这也解决了心物问题里关于结构不match的疑惑:心灵的结构似乎和物质的大脑结构毫无共同之处,这使得很多人投靠了二元论。可是如果肖恩卡罗尔是对的,空间本身是从量子纠缠中涌现出来的,那么从大脑里的量子比特里涌现出我们心灵就一点不奇怪了。我们的心灵就像一个场,各种感受和念头在一个平滑的空间里起起落落。至少从结构上说,这完全可以和大脑的量子属性相match。

并且由于我们的心灵是大脑里量子比特的涌现现象,这和物理世界(比如物理空间)是自然里的量子比特的涌现现象是一致的(即具有同构的关系),这就解释了为什么我们的数学直觉可以很好地解释世界的本质。
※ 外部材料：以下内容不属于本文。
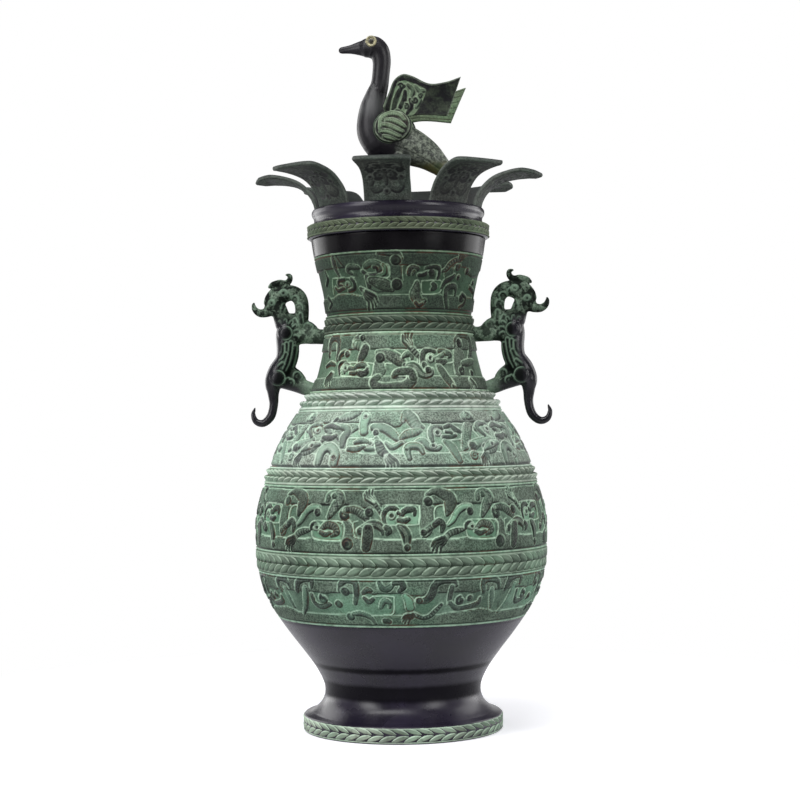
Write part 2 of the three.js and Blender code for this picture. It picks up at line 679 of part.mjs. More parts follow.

从而我们得到了“数学的不可思议的有效性”的一个解释。

最后,来看看有意思的自我定位问题。如果多世界是成立的,那么为什么我处于这个世界?同样,如果泛心论是对的,那么为什么我是这个大脑的意识?(任何物理系统可能都有基本的意识属性啊)。可是这类问题有意义吗?我大可以问,为什么我不是一只昆虫的意识?(在我们这个世界里,昆虫的数量远多于人类的数量)。如果用贝叶斯统计的观点看,后验概率还取决于我所有的经验:成为一只昆虫不太可能有我这些经验,因此我是昆虫的概率基本为零)。这同样也适用于回答对多世界和泛心论的诘难(反之,玻尔兹曼大脑的问题依然存在,因为热涨落会产生无穷多具有与我相同的经验的大脑)。
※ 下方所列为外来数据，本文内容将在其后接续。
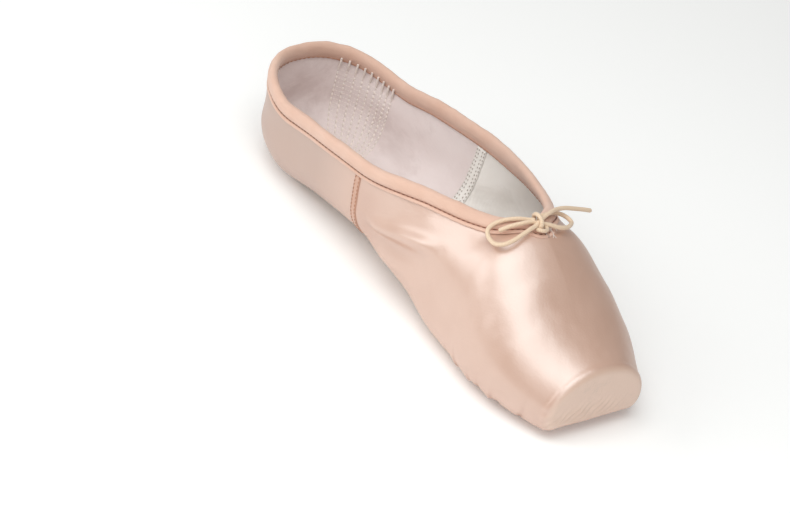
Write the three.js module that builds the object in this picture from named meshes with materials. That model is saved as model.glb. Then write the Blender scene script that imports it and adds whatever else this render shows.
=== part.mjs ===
// A satin pointe shoe, empty and unbent, standing on its leather sole.
// Millimetres, +Z up, +X towards the toe, +Y to one side. Straight-lasted: both sides are alike.
// Inside this file x runs from the back of the heel (0) to the toe platform (LENGTH).
// The finished group is shifted so that its origin lies under the middle of its box.
import * as THREE from 'three';
import { mergeVertices } from 'three/addons/utils/BufferGeometryUtils.js';

// ---- driving sizes -------------------------------------------------------------------------
const LENGTH = 232;            // heel back to platform
const HEEL_CENTRE = 44;        // the heel turns about a vertical line at this x
const THROAT = 170;            // where the two sides of the collar meet on the vamp
const SOLE_THICK = 2.5;        // leather outsole
const GAP = 0.3;               // between pieces that meet
const WALL = 1.6;              // satin, canvas and lining at the quarters
const BOX_WALL = 3.5;          // stiffened toe box
const PLATFORM_WALL = 4.5;     // end of the box
const INSOLE_THICK = 1.5;
const MARGIN = 7;              // folded lasting margin under the insole
const PLATFORM_EDGE = 3;       // edge radius of the platform
const BINDING_WIDTH = 8.8;     // from the collar's edge down to the upper's own rim
const BINDING_PROUD = 0.8;     // how far the padded casing stands off the wall, each side
const CORD = 1.9;              // drawstring diameter

// Height of the ground line under the sole: heel flat, arch, forefoot flat, toe spring.
const SOLE_LINE = {
  x: [0, 28, 60, 95, 130, 158, 190, 210, 232],
  z: [0, 0, 5.0, 8.0, 4.2, 0, 0, 0.9, 2.2],
};

// Half-sections of the last, one row for each station. Heights are above the ground line.
//   sole   half-width where the bottom starts to turn up
//   side   half-width at the widest point of the side, at height sideZ
//   flare  how far the side leans out there, in degrees
//   edge   half-width of the collar's top edge (0 where the vamp is closed), at height edgeZ
//   lean   how far the wall leans in at the top, in degrees (90 is flat)
const SECTION_COLUMNS = ['x', 'sole', 'side', 'sideZ', 'flare', 'edge', 'edgeZ', 'lean'];
const SECTION_ROWS = [
  [44, 17.5, 31.6, 21.0, 0, 32.4, 43.0, 6],
  [68, 16.0, 33.0, 21.0, 5, 34.7, 43.8, 0],
  [94, 15.5, 33.6, 21.0, 8, 35.3, 45.5, -2],
  [132, 19.5, 33.8, 20.5, 5, 25.5, 57.0, 20],
  [158, 24.5, 35.4, 20.0, 0, 14.3, 63.8, 46],
  [170, 26.0, 36.6, 19.5, 0, 0.0, 65.0, 82],
  [190, 28.0, 38.0, 18.0, 0, 0.0, 55.0, 88],
  [204, 27.5, 36.6, 16.0, 0, 0.0, 44.2, 90],
  [220, 24.5, 30.8, 12.0, 0, 0.0, 34.8, 90],
  [232, 20.5, 24.6, 9.0, 0, 0.0, 29.8, 90],
];
// The same columns, as radii from the heel centre, straight back at the heel.
const HEEL_ROW = [0, 30.0, 44.0, 22.0, 0, 43.4, 47.5, 6];
const HEEL_ROUND = 2.4;        // exponent of the heel's plan curve, 2 is an ellipse

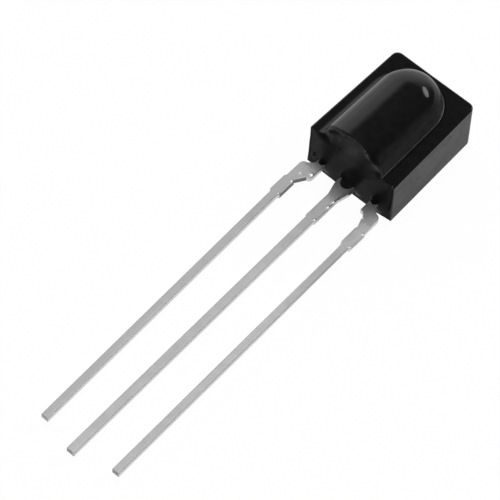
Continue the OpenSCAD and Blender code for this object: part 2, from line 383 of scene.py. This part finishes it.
def half_sections(r, edge, foot_r, pull, groove):
    """Outlines of half the casting, one per row of the given columns, from the top of the lens over foot,
    flange, side and back to the middle of the back: distances outwards and heights. The foot is a hollow
    that touches the lens, whose radius shrinks by the pull towards it, and the flange, which it may meet
    in a narrow groove."""
    low_r = r - pull
    foot_x = np.sqrt(low_r * low_r + 2 * low_r * foot_r)
    tilt = np.degrees(np.arctan2(foot_r, foot_x))
    lens = arc(0, 0, 1, 90, tilt, LENS_POINTS)
    drawn = r - pull * ease(ramp(lens[..., 1], 0.75, 0.15))
    flange_x = foot_x + GROOVE_W
    groove_x = foot_x + GROOVE_W * np.array([0.04, 0.25, 0.75, 0.96])
    flange = np.linspace(0, 1, 12)[:-1]
    side = np.linspace(CASE_D - EDGE_R, BACK_EDGE_R, 18)[1:-1]
    parts = [
        lens * drawn[..., None] + (0, CASE_D),
        arc(foot_x, CASE_D + foot_r, foot_r, 180 + tilt, 270, FOOT_POINTS + 1)[:, 1:],
        pairs(groove_x, CASE_D - groove * (0.35, 0.9, 0.9, 0.35)),
        pairs(flange_x + (edge - EDGE_R - flange_x) * flange, CASE_D),
        arc(edge - EDGE_R, CASE_D - EDGE_R, EDGE_R, 90, 0, 6),
        pairs(edge, side),
        arc(edge - BACK_EDGE_R, BACK_EDGE_R, BACK_EDGE_R, 0, -90, 5),
        pairs((edge - BACK_EDGE_R) * np.linspace(1, 0, 70)[1:], 0.0),
    ]
    return np.concatenate(parts, axis=1)


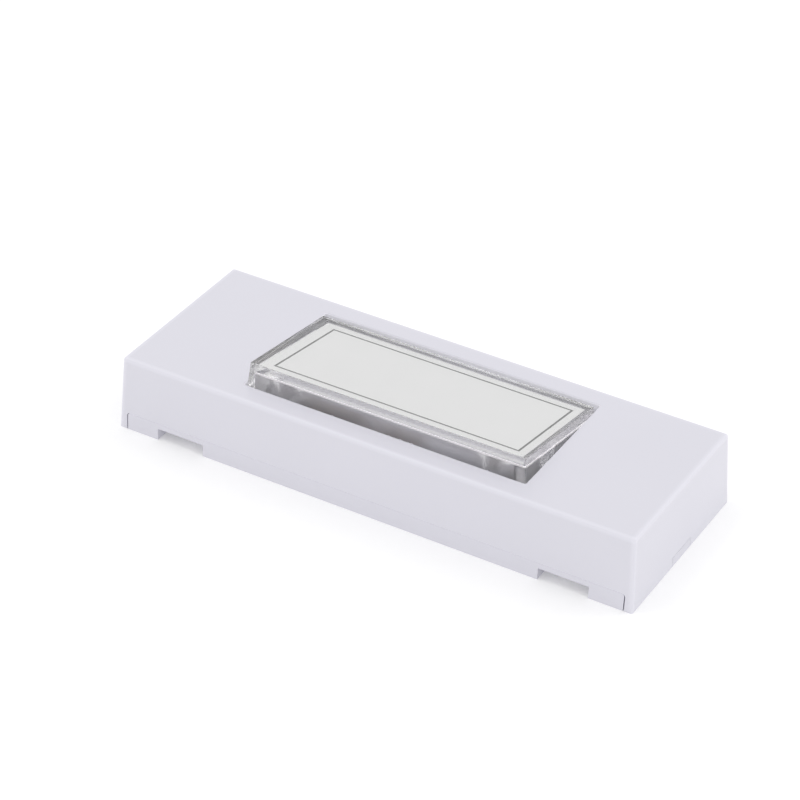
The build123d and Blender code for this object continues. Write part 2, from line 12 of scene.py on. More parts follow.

最后总结下我现在的实在观,它糅合了数学结构主义、泛心论和波函数实在论。真正底层的客观实在,是填充了某种原初意识的纯结构。这个纯结构是线性的、静态的。各种可能的态(过去、现在、未来),以及它们的线形叠加,早已存在于这个巨大结构的各个角落。当然我们无法感受到这个巨大的结构,因为这种既黑又白,非黑非白的量子叠加态,既是“全”,又是“无”,是浑然一体的(无法区分的意识和物质)。只有投影成一个确定的样子,才是我们所说的世界。因此,个体的意识以及物质世界,只是这个终极实在的某个侧面,某个视角,柏拉图口中的洞穴之影。只是对这个受限的“我”而言,确确实实是生活在这个影子中的。在此意义上“我”和“世界”都可以指代这个实在的影子,“我即是我的世界”。唯我论和实在论并不冲突。